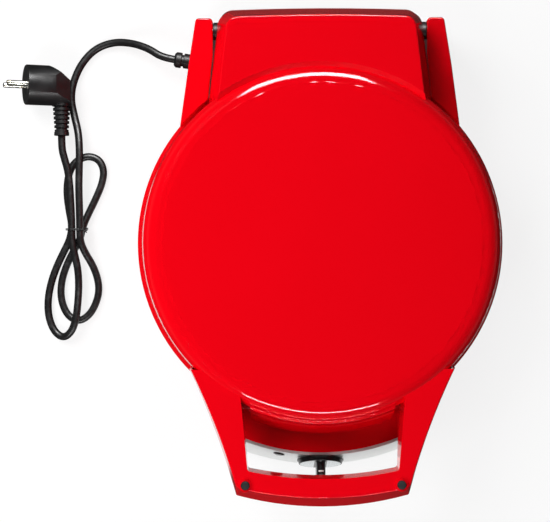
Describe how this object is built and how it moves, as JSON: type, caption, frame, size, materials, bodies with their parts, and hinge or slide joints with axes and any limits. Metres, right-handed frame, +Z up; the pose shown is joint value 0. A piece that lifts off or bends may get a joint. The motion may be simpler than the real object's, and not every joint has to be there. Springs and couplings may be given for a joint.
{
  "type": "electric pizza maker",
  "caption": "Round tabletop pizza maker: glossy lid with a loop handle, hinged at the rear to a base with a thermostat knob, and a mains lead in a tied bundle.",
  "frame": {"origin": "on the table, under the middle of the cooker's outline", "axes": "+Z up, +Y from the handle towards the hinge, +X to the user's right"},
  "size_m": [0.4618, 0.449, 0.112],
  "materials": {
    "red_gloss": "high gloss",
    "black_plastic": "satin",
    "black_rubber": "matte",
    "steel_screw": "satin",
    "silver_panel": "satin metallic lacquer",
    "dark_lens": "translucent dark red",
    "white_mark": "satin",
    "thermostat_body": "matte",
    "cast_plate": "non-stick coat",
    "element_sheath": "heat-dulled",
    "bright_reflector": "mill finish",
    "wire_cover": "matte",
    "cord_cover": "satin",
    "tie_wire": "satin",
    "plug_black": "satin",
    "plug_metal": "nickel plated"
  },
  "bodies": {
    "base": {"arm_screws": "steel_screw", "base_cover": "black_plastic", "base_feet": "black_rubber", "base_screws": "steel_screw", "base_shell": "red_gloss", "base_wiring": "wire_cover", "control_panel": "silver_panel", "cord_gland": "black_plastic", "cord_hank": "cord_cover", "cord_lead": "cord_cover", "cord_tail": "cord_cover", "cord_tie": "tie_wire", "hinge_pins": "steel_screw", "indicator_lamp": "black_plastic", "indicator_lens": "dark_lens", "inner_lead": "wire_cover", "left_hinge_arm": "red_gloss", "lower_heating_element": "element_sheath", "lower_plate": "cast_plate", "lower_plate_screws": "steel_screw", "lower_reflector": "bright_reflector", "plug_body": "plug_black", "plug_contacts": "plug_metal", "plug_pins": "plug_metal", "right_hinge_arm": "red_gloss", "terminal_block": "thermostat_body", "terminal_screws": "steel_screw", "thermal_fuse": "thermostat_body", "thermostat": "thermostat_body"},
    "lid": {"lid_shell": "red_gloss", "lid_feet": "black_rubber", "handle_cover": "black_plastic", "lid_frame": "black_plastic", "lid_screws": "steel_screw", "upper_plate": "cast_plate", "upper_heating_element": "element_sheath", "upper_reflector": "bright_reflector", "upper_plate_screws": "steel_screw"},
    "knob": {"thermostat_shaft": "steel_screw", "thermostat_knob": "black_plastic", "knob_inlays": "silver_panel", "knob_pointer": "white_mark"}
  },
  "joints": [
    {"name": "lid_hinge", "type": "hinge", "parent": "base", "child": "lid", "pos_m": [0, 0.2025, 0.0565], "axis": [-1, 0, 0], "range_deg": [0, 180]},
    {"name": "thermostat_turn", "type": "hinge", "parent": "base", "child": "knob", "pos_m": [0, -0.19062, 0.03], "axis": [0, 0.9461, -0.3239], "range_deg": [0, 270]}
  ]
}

__Aim of the task__. Go through the material above line by line and copy it exactly.

__Exercise result__.
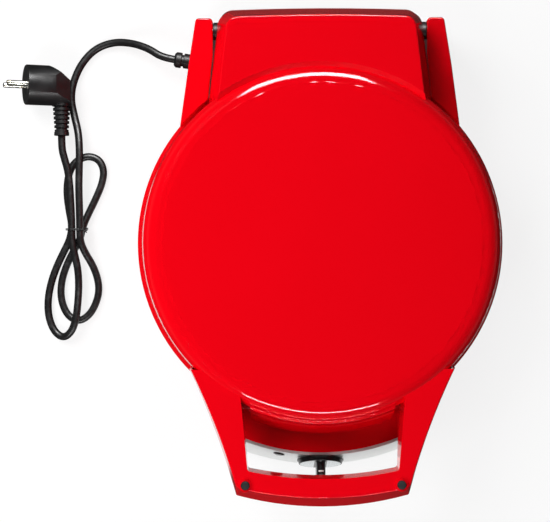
Describe how this object is built and how it moves, as JSON: type, caption, frame, size, materials, bodies with their parts, and hinge or slide joints with axes and any limits. Metres, right-handed frame, +Z up; the pose shown is joint value 0. A piece that lifts off or bends may get a joint. The motion may be simpler than the real object's, and not every joint has to be there. Springs and couplings may be given for a joint.
{
  "type": "electric pizza maker",
  "caption": "Round tabletop pizza maker: glossy lid with a loop handle, hinged at the rear to a base with a thermostat knob, and a mains lead in a tied bundle.",
  "frame": {"origin": "on the table, under the middle of the cooker's outline", "axes": "+Z up, +Y from the handle towards the hinge, +X to the user's right"},
  "size_m": [0.4618, 0.449, 0.112],
  "materials": {
    "red_gloss": "high gloss",
    "black_plastic": "satin",
    "black_rubber": "matte",
    "steel_screw": "satin",
    "silver_panel": "satin metallic lacquer",
    "dark_lens": "translucent dark red",
    "white_mark": "satin",
    "thermostat_body": "matte",
    "cast_plate": "non-stick coat",
    "element_sheath": "heat-dulled",
    "bright_reflector": "mill finish",
    "wire_cover": "matte",
    "cord_cover": "satin",
    "tie_wire": "satin",
    "plug_black": "satin",
    "plug_metal": "nickel plated"
  },
  "bodies": {
    "base": {"arm_screws": "steel_screw", "base_cover": "black_plastic", "base_feet": "black_rubber", "base_screws": "steel_screw", "base_shell": "red_gloss", "base_wiring": "wire_cover", "control_panel": "silver_panel", "cord_gland": "black_plastic", "cord_hank": "cord_cover", "cord_lead": "cord_cover", "cord_tail": "cord_cover", "cord_tie": "tie_wire", "hinge_pins": "steel_screw", "indicator_lamp": "black_plastic", "indicator_lens": "dark_lens", "inner_lead": "wire_cover", "left_hinge_arm": "red_gloss", "lower_heating_element": "element_sheath", "lower_plate": "cast_plate", "lower_plate_screws": "steel_screw", "lower_reflector": "bright_reflector", "plug_body": "plug_black", "plug_contacts": "plug_metal", "plug_pins": "plug_metal", "right_hinge_arm": "red_gloss", "terminal_block": "thermostat_body", "terminal_screws": "steel_screw", "thermal_fuse": "thermostat_body", "thermostat": "thermostat_body"},
    "lid": {"lid_shell": "red_gloss", "lid_feet": "black_rubber", "handle_cover": "black_plastic", "lid_frame": "black_plastic", "lid_screws": "steel_screw", "upper_plate": "cast_plate", "upper_heating_element": "element_sheath", "upper_reflector": "bright_reflector", "upper_plate_screws": "steel_screw"},
    "knob": {"thermostat_shaft": "steel_screw", "thermostat_knob": "black_plastic", "knob_inlays": "silver_panel", "knob_pointer": "white_mark"}
  },
  "joints": [
    {"name": "lid_hinge", "type": "hinge", "parent": "base", "child": "lid", "pos_m": [0, 0.2025, 0.0565], "axis": [-1, 0, 0], "range_deg": [0, 180]},
    {"name": "thermostat_turn", "type": "hinge", "parent": "base", "child": "knob", "pos_m": [0, -0.19062, 0.03], "axis": [0, 0.9461, -0.3239], "range_deg": [0, 270]}
  ]
}